WHAT IS BEING ASKED:
From the first line of the data through the line containing "# +X is forward, +Y", return each line exactly.

>>>>

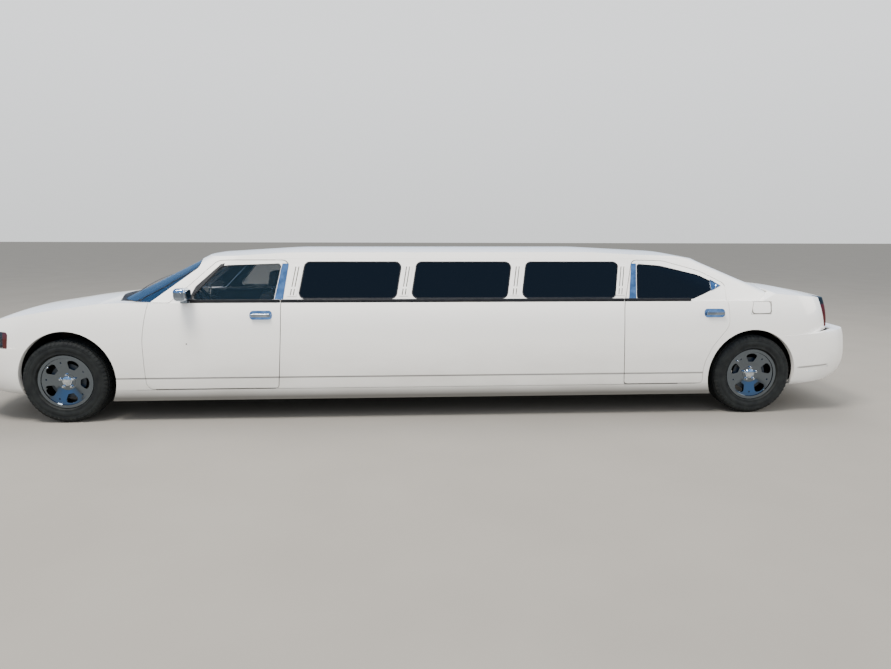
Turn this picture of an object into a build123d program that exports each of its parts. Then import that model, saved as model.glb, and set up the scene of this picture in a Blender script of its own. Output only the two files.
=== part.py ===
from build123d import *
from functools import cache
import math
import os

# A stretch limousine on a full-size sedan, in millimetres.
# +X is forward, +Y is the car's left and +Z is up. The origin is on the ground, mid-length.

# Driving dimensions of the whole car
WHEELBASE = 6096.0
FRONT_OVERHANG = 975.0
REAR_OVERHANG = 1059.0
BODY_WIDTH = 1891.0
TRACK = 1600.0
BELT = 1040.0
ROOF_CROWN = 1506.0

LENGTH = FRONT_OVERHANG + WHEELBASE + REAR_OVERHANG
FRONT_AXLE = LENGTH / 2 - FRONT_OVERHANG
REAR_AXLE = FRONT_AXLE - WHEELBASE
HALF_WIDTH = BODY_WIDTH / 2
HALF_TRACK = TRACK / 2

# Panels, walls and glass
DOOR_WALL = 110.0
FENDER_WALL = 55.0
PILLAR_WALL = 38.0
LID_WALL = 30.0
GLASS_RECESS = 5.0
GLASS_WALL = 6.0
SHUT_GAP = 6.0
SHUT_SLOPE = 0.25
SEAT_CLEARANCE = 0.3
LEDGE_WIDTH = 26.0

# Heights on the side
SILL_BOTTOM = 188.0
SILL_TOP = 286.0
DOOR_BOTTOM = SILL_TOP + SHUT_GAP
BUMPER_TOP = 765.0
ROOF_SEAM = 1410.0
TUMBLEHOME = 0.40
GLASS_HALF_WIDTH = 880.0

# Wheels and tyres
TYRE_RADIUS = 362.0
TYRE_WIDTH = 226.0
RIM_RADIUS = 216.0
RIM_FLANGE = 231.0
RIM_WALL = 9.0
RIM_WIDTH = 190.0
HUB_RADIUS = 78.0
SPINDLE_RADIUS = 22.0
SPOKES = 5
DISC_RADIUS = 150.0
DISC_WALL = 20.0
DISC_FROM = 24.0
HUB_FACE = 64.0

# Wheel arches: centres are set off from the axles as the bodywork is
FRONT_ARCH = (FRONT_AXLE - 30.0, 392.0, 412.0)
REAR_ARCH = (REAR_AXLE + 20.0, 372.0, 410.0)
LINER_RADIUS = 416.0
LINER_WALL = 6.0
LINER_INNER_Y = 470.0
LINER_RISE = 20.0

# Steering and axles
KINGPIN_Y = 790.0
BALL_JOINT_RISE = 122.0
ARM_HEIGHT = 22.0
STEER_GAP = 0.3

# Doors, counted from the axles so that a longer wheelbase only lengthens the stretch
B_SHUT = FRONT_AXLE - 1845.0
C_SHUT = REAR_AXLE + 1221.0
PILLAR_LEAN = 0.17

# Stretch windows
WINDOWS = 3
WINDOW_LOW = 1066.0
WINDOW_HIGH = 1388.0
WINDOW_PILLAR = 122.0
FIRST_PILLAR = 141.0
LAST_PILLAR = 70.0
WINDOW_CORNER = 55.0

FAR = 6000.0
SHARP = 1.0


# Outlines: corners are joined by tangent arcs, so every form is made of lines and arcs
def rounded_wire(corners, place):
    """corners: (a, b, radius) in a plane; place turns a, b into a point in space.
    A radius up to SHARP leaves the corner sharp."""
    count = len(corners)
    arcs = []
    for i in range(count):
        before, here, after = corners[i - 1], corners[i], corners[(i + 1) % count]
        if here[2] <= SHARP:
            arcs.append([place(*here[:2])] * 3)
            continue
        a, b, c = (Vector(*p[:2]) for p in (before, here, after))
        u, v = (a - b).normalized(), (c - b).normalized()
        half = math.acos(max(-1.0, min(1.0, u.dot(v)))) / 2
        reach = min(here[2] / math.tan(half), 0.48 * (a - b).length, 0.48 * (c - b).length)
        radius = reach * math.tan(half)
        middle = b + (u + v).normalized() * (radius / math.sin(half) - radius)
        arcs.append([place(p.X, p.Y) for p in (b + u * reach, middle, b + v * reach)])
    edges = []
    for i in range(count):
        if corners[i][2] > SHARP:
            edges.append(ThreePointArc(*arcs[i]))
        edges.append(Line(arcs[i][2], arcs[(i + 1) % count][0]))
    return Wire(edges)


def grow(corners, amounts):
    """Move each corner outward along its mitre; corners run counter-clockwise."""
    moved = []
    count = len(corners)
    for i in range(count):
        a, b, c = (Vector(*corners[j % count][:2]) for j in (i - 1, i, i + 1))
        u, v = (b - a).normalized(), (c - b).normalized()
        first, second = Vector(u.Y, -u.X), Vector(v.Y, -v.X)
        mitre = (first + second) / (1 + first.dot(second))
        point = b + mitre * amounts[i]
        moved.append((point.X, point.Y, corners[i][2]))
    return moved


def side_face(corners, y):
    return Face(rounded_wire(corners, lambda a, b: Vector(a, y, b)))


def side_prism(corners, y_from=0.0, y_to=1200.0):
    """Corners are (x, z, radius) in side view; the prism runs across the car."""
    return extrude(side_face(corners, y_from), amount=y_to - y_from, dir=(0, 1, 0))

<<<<

COMPLETE ANSWER:
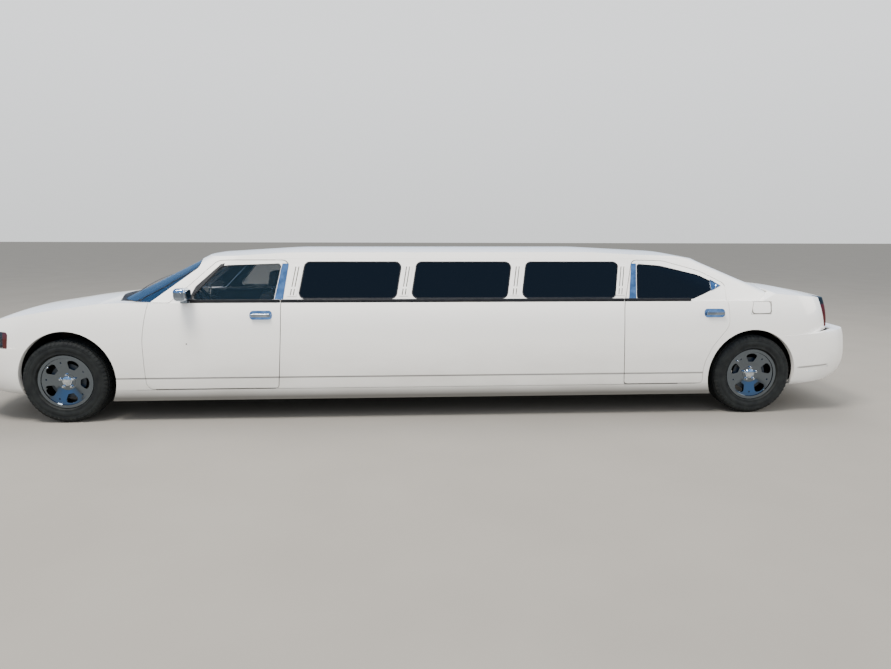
Turn this picture of an object into a build123d program that exports each of its parts. Then import that model, saved as model.glb, and set up the scene of this picture in a Blender script of its own. Output only the two files.
=== part.py ===
from build123d import *
from functools import cache
import math
import os

# A stretch limousine on a full-size sedan, in millimetres.
# +X is forward, +Y is the car's left and +Z is up. The origin is on the ground, mid-length.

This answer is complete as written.